What an intellectually dishonest thing to write. Among those who have died were mobsters, gang members, criminals, murderers, terrorists and burglars. It includes people who would have killed themselves with pills or jumping out of windows had guns not been available. It includes accidents, and people die regularly in accidents involving ladders, bicycles slippery kitchen floors. This the epitome of a junk statistic, devised to appeal to emotion and bypass rational thought. Shame on him. He is just getting started, however.

Then Kristof goes off the reality rails, in familiar directions. Universal background checks will keep guns out of the hands of criminals, he says. No, they won’t. Who doesn’t know that?  We should keep guns out of the hands of those who “abuse alcohol,” he says, citing a study. Meaning what, exactly? It’s not illegal to drink, or to get drunk, or to be an alcoholic. Alcoholics Anonymous is, you know, anonymous, and a doctor treating someone for alcohol abuse, whatever that means,  can’t reveal that information. Does Kristof have any idea just how many Americans “abuse alcohol,” including elected officials, police officers, military personnel, artists, writers, doctors, lawyers, judges, professors, philanthropists, journalists, like about a fourth of his colleagues at the Times,  and law abiding citizens?

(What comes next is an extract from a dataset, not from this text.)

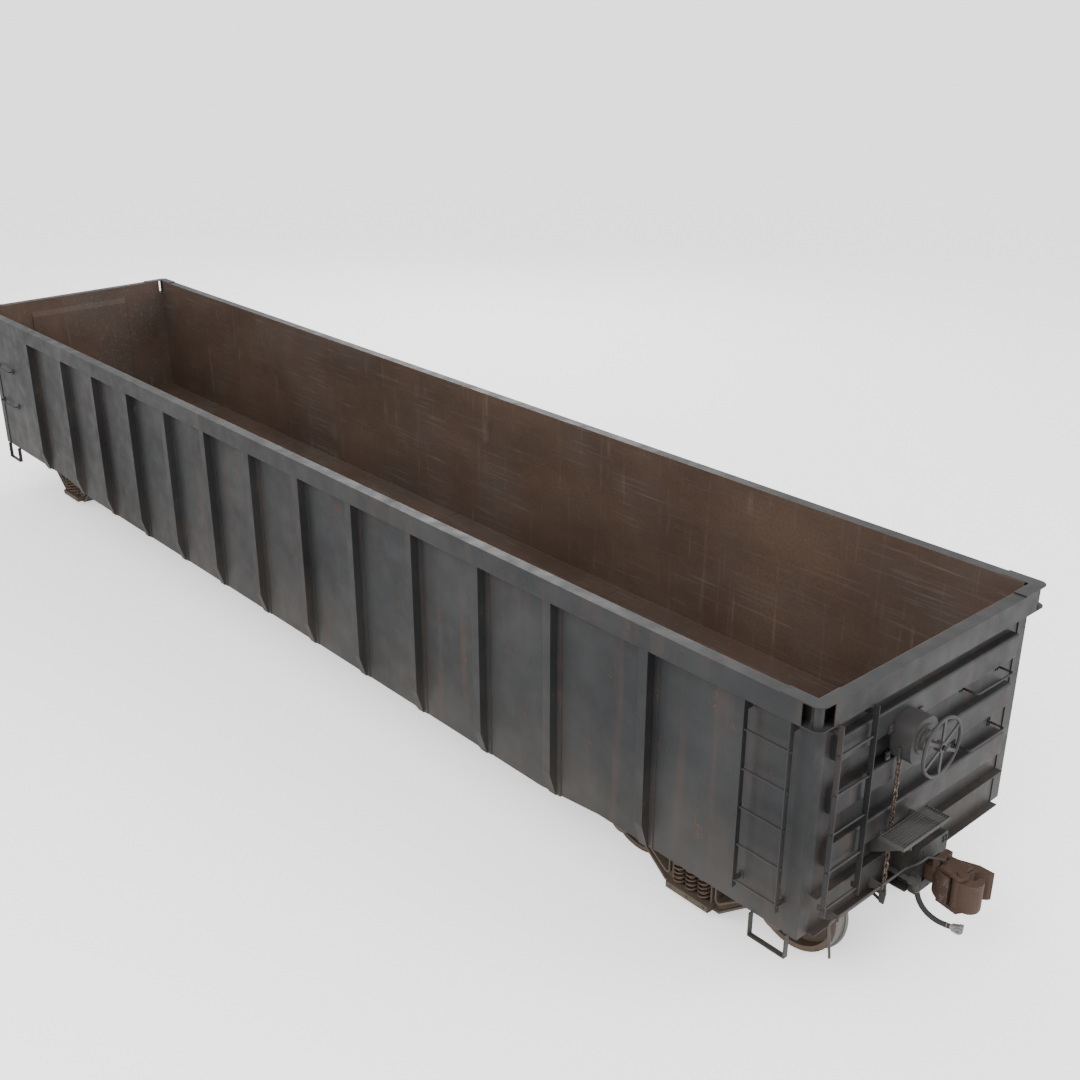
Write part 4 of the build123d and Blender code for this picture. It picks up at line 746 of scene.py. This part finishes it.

“That means universal background checks before somebody acquires a gun,” Kristof concludes, “that” being making guns “safer” and “universal background checks” meaning “intrusive checks that go far, far beyond anything that has ever yet been proposed yet that STILL won’t stop any criminal who wants to get a gun from getting one.” “Why empower criminals to arm themselves?” Kristof asks, plaintively. You see, Nick, criminals don’t have to be empowered, because as criminals, they empower themselves regardless of what the law tells them to do. Why this ridiculously simple concept is so elusive to people like Kristof is one of life’s enduring mysteries….unless, of course, he understands completely, and is being intentionally and dishonestly dense. To what end, you ask?

Hmmmm. Well, here’s another example:

“More than 10 percent of murders in the United States, for example, are by intimate partners. The riskiest moment is often after a violent breakup when a woman has won a restraining order against her ex. Prohibiting the subjects of those restraining orders from possessing a gun reduces these murders by 10 percent, one study found.”

And what about those restraining order subjects who already had availed themselves of their Second Amendment right to own a fire arm? What do we do about those guns?